The city plans to foreclose on three small properties that are delinquent on taxes.
City Council approved a resolution (AR-66-20) during its March 9 regular meeting authorizing the city attorney to “foreclose certain properties for delinquent taxes.”
The properties identified in the resolution are:
- Block 25, Lot 15 on Madison Avenue is assessed for $5,200 and generates annual property taxes of about $355. This appears to be an empty 70×100 lot at the corner of Madison Avenue and Albermarle Street.
- Block 158, Lot 4 at 1582-84 Elizabeth Ave. is a small lot between Irving and Main streets. Property records show it is owned by Euro Properties and generated annual property taxes of about $8,000 in 2017. Previously, it changed hands for $260,000 in 2007 but a building on the lot had been razed sometime in the last decade after structural issues following a fire. The 34×65 lot is assessed for $25,700, generating property taxes of $1,825.

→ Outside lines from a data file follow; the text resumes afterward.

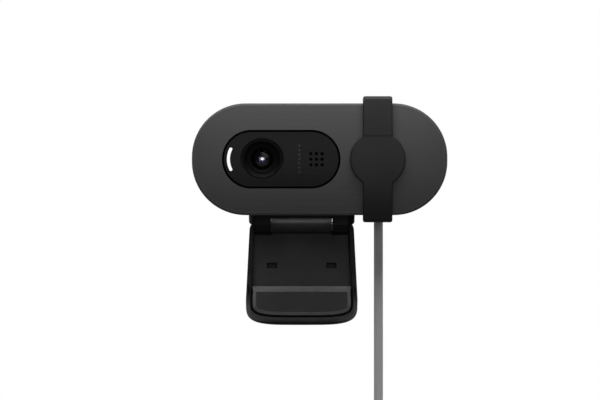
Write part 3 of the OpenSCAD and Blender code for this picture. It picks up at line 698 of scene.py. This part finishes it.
def seen_directly(tree, path):
    """Whether a ray comes from the camera, straight or through glass."""
    return math_node(tree, "MAXIMUM", path["Is Camera Ray"], path["Is Transmission Ray"])


def make_world():
    """Dim air for the light on the object, and plain white behind it."""
    world = bpy.data.worlds.new("studio_air")
    bpy.context.scene.world = world
    world.use_nodes = True
    tree = world.node_tree
    white = (1, 1, 1, 1)
    dim = tree.nodes["Background"]
    dim.inputs["Color"].default_value = white
    dim.inputs["Strength"].default_value = 0.04
    bright = tree.nodes.new("ShaderNodeBackground")
    bright.inputs["Color"].default_value = white
    path = tree.nodes.new("ShaderNodeLightPath").outputs
    blend = tree.nodes.new("ShaderNodeMixShader")
    tree.links.new(seen_directly(tree, path), blend.inputs[0])
    tree.links.new(dim.outputs[0], blend.inputs[1])
    tree.links.new(bright.outputs[0], blend.inputs[2])
    tree.links.new(blend.outputs[0], tree.nodes["World Output"].inputs["Surface"])


def make_floor():
    """A pale floor that fades into the white, and that sends little light back up."""
    bpy.ops.mesh.primitive_plane_add(size=5, location=(0, 0, cad_box[0][2] - 0.4 * MM))
    floor = bpy.context.object
    floor.name = "studio_floor"
    bpy.ops.object.transform_apply(location=True)
    material, tree, shader = new_material("pale_floor", Roughness=0.7)
    path = tree.nodes.new("ShaderNodeLightPath").outputs
    seen = math_node(tree, "MULTIPLY_ADD", path["Is Glossy Ray"], 0.15, seen_directly(tree, path))
    tone = mix(tree, seen, (0.03, 0.03, 0.03, 1), (0.88, 0.88, 0.88, 1))
    tree.links.new(tone, shader.inputs["Base Color"])
    far = ramp(tree, vector_node(tree, "LENGTH", object_place(tree))["Value"], 0.3, 1.1)
    glow = tree.nodes.new("ShaderNodeEmission")
    tree.links.new(math_node(tree, "MULTIPLY", far, path["Is Camera Ray"]), glow.inputs["Strength"])
    both = tree.nodes.new("ShaderNodeAddShader")
    tree.links.new(shader.outputs[0], both.inputs[0])
    tree.links.new(glow.outputs[0], both.inputs[1])
    tree.links.new(both.outputs[0], tree.nodes["Material Output"].inputs["Surface"])
    floor.data.materials.append(material)


def add_lamp(name, place, power, aim):
    bpy.ops.object.light_add(type="AREA", location=place)
    lamp = bpy.context.object
    lamp.name = name
    lamp.data.energy = power
    lamp.rotation_euler = (Vector(aim) - Vector(place)).to_track_quat("-Z", "Y").to_euler()
    return lamp


def add_softbox(name, place, size, power, aim=(0.0, 0.0, 0.01)):
    lamp = add_lamp(name, place, power, aim)
    lamp.data.shape = "RECTANGLE"
    lamp.data.size, lamp.data.size_y = size


def add_lens_lamp(name, place, size, power):
    """A round lamp that only the front lens sees."""
    lamp = add_lamp(name, place, power, head_centre)
    lamp.data.shape = "DISK"
    lamp.data.size = size
    seen_by = bpy.data.collections.new(name + "_on")
    seen_by.objects.link(node["front_lens"])
    lamp.light_linking.receiver_collection = seen_by


make_world()
make_floor()
add_lens_lamp("lens_glint", (0.03, -1.2, 0.08), 0.5, 9.0)
add_lens_lamp("lens_glow", (0.42, -0.7, 0.72), 1.2, 1.6)
add_softbox("softbox_top", (0.0, -0.24, 0.6), (1.0, 0.46), 6.1, aim=(0.0, -0.24, 0.01))
add_softbox("softbox_front", (0.0, -1.3, 0.02), (1.2, 0.8), 2.9)
add_softbox("softbox_back", (0.0, 1.4, 0.35), (1.4, 0.8), 14)
for side in (-1, 1):
    add_softbox("softbox_side", (1.5 * side, 0.35, 0.15), (0.9, 0.9), 3.5)
bpy.context.scene.view_settings.view_transform = "Standard"
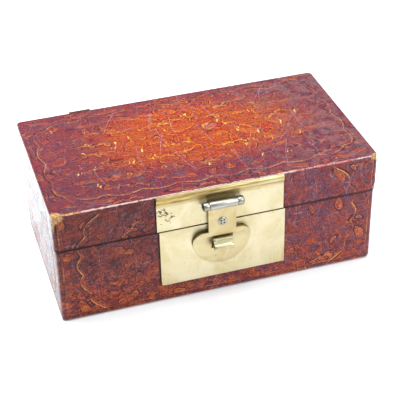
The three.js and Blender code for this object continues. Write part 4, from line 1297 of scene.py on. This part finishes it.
PAD_SHRINK = (0.999, 0.998, 0.72)  # share of the CAD pad that the cloth swells from
PAD_VOXEL = 0.0021  # metres
PAD_SWELL = 1.6  # furthest a point of a pad moves as it swells
PAD_CLEAR = 0.05  # how far a pad stays inside the CAD pad's box
PAD_CROWN = 0.9  # how far the top of the floor pad, alone, may stand past that box
SWELL_FRAMES = 20
CLOTH = {"use_pressure": True, "uniform_pressure_force": 4, "quality": 6,
         "tension_stiffness": 12, "compression_stiffness": 12}


def coordinates(mesh):
    co = np.zeros(len(mesh.vertices) * 3)
    mesh.vertices.foreach_get("co", co)
    return co.reshape(-1, 3)


def modify(obj, kind, **settings):
    """Adds a modifier and applies it at once."""
    modifier = obj.modifiers.new(kind.lower(), kind)
    for key, value in settings.items():
        setattr(modifier, key, value)
    with bpy.context.temp_override(object=obj, active_object=obj, selected_objects=[obj]):
        bpy.ops.object.modifier_apply(modifier=modifier.name)


def swelled(obj):
    """Where a pad's points come to as cloth under a little pressure."""
    cloth = obj.modifiers.new("cloth", "CLOTH")
    for key, value in CLOTH.items():
        setattr(cloth.settings, key, value)
    cloth.settings.effector_weights.gravity = 0
    cloth.collision_settings.use_collision = False
    cloth.point_cache.frame_start, cloth.point_cache.frame_end = 1, SWELL_FRAMES
    for k in range(1, SWELL_FRAMES + 1):
        bpy.context.scene.frame_set(k)
    points = coordinates(obj.evaluated_get(bpy.context.evaluated_depsgraph_get()).data)
    obj.modifiers.remove(cloth)
    bpy.context.scene.frame_set(1)
    return points


def silk_pad(node, body, out):
    """Thin wadding under silk, swelled as cloth. out is +1 where its free face looks up."""
    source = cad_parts[node]
    low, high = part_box(node)
    obj = added(node + "_silk", source.data.copy())
    middle = (low + high) / 2
    shrink = Matrix.Diagonal((*PAD_SHRINK, 1))
    obj.data.transform(Matrix.Translation(middle) @ shrink @ Matrix.Translation(-middle))
    bpy.context.view_layer.objects.active = obj
    obj.select_set(True)
    modify(obj, "REMESH", mode="VOXEL", voxel_size=PAD_VOXEL)
    rest = coordinates(obj.data)
    move = swelled(obj) - rest
    length = np.linalg.norm(move, axis=1, keepdims=True)
    move *= np.minimum(1, PAD_SWELL * MM / np.maximum(length, 1e-9))
    points = (rest + move) / MM
    x, y, z = points.T
    low, high = box_mm(node)
    free = np.clip((z - (low[2] + high[2]) / 2) * out / (0.4 * (high[2] - low[2])), 0, 1)
    soft = smooth(np.minimum(high[0] - np.abs(x), high[1] - np.abs(y)), 0, 9)
    rumple = 0.7 * (cloudy(x, y, 19, 3 + int(out), 3) - 0.5) + 0.25 * (noise(x * 0.5, y, 4, 9) - 0.5)
    points[:, 2] += out * free * soft * (rumple + 0.35)
    low, high = low + PAD_CLEAR, high - PAD_CLEAR
    if out > 0:
        high[2] += PAD_CROWN + PAD_CLEAR
    points = np.clip(points, low, high) * MM
    obj.data.vertices.foreach_set("co", points.astype(np.float32).ravel())
    modify(obj, "SUBSURF", levels=1, render_levels=1)
    obj.data.polygons.foreach_set("use_smooth", [True] * len(obj.data.polygons))
    obj.select_set(False)
    settle(obj, body, node, "pad_silk")


silk_pad("base_floor_pad", "base", 1)
silk_pad("lid_pad", "lid", -1)

# ---------------------------------------------------------------- studio

scene = bpy.context.scene
scene.view_settings.view_transform = "Standard"

world = bpy.data.worlds.new("studio")
scene.world = world
world.use_nodes = True
sky = world.node_tree.nodes["Background"]
sky.inputs["Color"].default_value = (0.95, 0.98, 1.0, 1)
sky.inputs["Strength"].default_value = 0.29

FLOOR_REACH = 4000.0  # millimetres from the middle of the floor to its edges
floor = mesh_object("floor", [(x * FLOOR_REACH, y * FLOOR_REACH, 0)
                              for x, y in ((-1, -1), (1, -1), (1, 1), (-1, 1))], [(0, 1, 2, 3)])
floor.data.materials.append(Graph("studio_paper").surface(
    Base_Color=(0.93, 0.94, 0.95, 1), Roughness=0.9, Specular_IOR_Level=0.1))


def softbox(name, place, aim, width, height, watts, tint, spread=180):
    light = bpy.data.lights.new(name, "AREA")
    light.shape = "RECTANGLE"
    light.size, light.size_y = width, height
    light.energy = watts
    light.color = tint
    light.spread = math.radians(spread)
    obj = added(name, light)
    obj.location = place
    obj.rotation_euler = (Vector(aim) - Vector(place)).to_track_quat("-Z", "Y").to_euler()
    obj.visible_camera = False


COOL = (0.95, 0.985, 1.0)
softbox("overhead", (0.0, 0.1, 1.5), (0, 0, 0), 1.4, 1.4, 34, COOL)
softbox("front_right", (0.75, -0.9, 0.8), (0.05, 0, 0.04), 0.8, 0.6, 10, COOL)
softbox("left_floor", (-0.42, 0.28, 0.9), (-0.34, 0.17, 0.0), 0.4, 0.3, 2.3, (0.82, 0.96, 1.0), 40)

# ---------------------------------------------------------------- camera

CAMERA_AIM = Vector((0.0005, -0.0123, 0.0401))
CAMERA_DISTANCE = 0.766
CAMERA_LENS = 105.07  # millimetres, on a 36 mm wide sensor
CAMERA_AZIMUTH, CAMERA_ELEVATION, CAMERA_ROLL = (math.radians(d) for d in (16.61, 34.66, -1.39))
camera_data = bpy.data.cameras.new("camera")
camera_data.sensor_width = 36
camera_data.lens = CAMERA_LENS
camera_data.clip_start, camera_data.clip_end = 0.01, 50
camera = added("camera", camera_data)
forward = Vector((math.sin(CAMERA_AZIMUTH) * math.cos(CAMERA_ELEVATION),
                  math.cos(CAMERA_AZIMUTH) * math.cos(CAMERA_ELEVATION), -math.sin(CAMERA_ELEVATION)))
right = Vector((math.cos(CAMERA_AZIMUTH), -math.sin(CAMERA_AZIMUTH), 0))
right.rotate(Matrix.Rotation(-CAMERA_ROLL, 3, forward))
up = right.cross(forward)
camera.matrix_world = Matrix.Translation(CAMERA_AIM - forward * CAMERA_DISTANCE) @ Matrix(
    [[right[i], up[i], -forward[i]] for i in range(3)]).to_4x4()
scene.camera = camera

- Block 166, Lot 14 at 530 Seminary Ave. is a narrow 23×132 strip at the corner of Cxhurch Street. Assessed for $11,700, the lot generates property taxes of about $800, according to property records, and last sold in 2013 for $75,000.
“We’re in a position to do in-rem foreclosure. You don’t wanna do in-rem on a piece of property that ultimately is going to cost you to either maintain or difficult to return to productive use,” City Administrator and Redevelopment Director Robert Landolfi said during a telephone interview late last month.
In-rem foreclosure means a lawsuit is “directed solely against a property instead of a person.”
If a piece of property can be developed, and no one’s paying taxes, then it would have a couple of different options after in-rem foreclosure, Landolfi said. The parcel would be analyzed to determine if it makes sense to go through in-rem, then decide if it lot would be land banked, he said. Earlier this month, City Council passed an ordinance establishing a land bank in the city.
“Some parcels that we’ve stopped collecting taxes on and no one’s picking up recent tax liens. Just doing in-rem and stopping that parcel from being taxed, there’s some benefit to that but you don’t want to pick up a real liability,” Landolfi said.